What you will do –
Each line that holds the word "None" should be returned.

Stored data –
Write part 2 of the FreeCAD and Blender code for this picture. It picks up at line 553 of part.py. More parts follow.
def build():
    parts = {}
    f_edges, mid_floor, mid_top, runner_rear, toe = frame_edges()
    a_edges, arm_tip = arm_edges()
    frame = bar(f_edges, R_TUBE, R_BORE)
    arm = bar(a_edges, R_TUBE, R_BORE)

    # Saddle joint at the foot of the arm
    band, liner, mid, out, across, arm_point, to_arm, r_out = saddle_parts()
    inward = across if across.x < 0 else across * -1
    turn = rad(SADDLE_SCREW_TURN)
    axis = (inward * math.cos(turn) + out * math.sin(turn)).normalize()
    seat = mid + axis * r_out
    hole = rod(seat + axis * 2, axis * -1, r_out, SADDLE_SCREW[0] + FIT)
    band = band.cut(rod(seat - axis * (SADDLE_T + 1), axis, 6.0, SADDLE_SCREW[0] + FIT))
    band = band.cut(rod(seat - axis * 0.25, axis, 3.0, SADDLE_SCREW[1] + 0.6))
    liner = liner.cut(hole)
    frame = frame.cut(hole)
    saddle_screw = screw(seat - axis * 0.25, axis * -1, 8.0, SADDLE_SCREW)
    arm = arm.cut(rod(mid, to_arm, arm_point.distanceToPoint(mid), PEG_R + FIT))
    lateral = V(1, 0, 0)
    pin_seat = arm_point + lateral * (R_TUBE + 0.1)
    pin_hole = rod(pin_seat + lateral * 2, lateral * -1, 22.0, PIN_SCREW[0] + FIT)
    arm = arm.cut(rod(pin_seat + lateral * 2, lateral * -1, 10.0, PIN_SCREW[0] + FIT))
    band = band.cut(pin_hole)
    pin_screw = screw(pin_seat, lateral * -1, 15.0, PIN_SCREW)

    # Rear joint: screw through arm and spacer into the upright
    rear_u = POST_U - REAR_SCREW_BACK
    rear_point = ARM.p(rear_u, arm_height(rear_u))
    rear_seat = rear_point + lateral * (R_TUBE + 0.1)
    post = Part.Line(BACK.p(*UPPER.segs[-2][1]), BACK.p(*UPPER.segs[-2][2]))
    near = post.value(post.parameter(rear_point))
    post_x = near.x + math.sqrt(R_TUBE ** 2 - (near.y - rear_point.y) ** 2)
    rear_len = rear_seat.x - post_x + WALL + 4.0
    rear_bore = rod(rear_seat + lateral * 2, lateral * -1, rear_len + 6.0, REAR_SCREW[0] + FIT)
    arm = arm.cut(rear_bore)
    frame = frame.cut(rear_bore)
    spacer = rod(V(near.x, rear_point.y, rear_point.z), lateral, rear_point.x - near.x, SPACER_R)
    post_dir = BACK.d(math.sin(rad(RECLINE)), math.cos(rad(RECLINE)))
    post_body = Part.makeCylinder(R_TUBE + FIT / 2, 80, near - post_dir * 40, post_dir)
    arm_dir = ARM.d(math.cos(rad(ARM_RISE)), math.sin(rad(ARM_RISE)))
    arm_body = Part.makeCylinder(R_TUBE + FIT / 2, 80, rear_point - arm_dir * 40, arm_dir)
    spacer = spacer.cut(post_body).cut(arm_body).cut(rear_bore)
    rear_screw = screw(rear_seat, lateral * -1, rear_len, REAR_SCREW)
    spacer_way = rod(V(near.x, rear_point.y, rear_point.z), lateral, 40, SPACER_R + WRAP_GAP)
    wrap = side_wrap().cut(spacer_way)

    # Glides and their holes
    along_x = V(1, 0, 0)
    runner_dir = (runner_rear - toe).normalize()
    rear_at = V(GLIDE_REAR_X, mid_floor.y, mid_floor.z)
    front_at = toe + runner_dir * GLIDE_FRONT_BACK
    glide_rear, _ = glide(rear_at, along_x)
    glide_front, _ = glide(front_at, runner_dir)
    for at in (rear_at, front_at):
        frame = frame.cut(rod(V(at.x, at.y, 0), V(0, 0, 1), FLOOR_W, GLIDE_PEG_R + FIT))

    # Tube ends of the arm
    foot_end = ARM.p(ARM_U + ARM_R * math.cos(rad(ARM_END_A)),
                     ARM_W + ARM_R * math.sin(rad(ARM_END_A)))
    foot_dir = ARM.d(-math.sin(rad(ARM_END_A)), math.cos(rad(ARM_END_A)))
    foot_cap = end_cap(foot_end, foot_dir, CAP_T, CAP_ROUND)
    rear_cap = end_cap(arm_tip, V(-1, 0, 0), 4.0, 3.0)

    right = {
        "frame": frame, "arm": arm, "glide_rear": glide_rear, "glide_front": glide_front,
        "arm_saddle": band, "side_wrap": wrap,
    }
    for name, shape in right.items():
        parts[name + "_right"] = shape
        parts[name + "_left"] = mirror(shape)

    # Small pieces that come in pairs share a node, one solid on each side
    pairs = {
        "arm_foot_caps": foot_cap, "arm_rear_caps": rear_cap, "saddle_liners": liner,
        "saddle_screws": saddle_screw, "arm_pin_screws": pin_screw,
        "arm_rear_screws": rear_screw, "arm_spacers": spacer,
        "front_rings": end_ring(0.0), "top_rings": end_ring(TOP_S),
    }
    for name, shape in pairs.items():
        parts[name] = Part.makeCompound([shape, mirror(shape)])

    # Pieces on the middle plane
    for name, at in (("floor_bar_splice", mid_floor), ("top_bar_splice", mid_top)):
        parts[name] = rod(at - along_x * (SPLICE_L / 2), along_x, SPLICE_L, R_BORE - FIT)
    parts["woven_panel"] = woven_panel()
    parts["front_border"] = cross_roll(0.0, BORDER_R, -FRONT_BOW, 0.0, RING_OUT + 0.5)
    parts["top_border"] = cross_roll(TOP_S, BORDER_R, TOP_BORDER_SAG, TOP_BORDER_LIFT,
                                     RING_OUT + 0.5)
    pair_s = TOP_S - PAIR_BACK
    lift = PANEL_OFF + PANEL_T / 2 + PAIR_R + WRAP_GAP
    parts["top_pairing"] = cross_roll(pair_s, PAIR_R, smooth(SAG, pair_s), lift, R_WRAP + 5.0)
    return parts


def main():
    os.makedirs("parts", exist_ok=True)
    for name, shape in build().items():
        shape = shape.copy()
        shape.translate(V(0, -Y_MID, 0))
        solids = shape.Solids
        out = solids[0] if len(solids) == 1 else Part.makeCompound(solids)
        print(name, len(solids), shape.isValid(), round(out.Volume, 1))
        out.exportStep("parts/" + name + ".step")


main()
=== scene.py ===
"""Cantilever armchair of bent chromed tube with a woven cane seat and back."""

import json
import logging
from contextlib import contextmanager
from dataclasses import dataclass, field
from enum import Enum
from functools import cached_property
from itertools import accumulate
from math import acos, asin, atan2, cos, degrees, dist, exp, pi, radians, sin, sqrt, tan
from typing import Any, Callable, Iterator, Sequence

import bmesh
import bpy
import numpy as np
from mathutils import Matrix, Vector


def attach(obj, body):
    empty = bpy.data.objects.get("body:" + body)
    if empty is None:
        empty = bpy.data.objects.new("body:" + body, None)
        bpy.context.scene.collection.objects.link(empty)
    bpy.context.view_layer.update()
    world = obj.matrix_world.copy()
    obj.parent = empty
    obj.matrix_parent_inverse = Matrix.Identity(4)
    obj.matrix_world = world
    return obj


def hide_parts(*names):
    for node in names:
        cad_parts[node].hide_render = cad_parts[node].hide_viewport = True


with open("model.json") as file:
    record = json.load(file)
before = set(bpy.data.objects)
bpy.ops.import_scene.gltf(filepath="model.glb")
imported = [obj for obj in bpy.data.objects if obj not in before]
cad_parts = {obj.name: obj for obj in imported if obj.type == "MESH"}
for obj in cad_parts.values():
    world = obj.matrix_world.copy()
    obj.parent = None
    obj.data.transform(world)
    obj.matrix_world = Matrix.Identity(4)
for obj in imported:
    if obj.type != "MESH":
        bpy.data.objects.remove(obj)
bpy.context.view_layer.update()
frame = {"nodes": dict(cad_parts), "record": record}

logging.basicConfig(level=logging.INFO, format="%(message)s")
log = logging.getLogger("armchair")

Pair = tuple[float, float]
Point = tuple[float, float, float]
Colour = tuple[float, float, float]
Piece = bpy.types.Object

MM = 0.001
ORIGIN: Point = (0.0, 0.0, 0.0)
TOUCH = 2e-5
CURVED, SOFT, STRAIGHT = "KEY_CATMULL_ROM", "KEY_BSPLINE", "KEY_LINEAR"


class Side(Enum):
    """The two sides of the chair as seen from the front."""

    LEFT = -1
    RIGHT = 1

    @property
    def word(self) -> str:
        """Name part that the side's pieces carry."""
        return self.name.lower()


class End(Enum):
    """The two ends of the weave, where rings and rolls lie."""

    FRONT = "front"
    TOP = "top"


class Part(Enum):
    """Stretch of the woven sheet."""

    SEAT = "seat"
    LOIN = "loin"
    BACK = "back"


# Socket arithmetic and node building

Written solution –
    if empty is None:
        empty = bpy.data.objects.new("body:" + body, None)
    obj.parent = None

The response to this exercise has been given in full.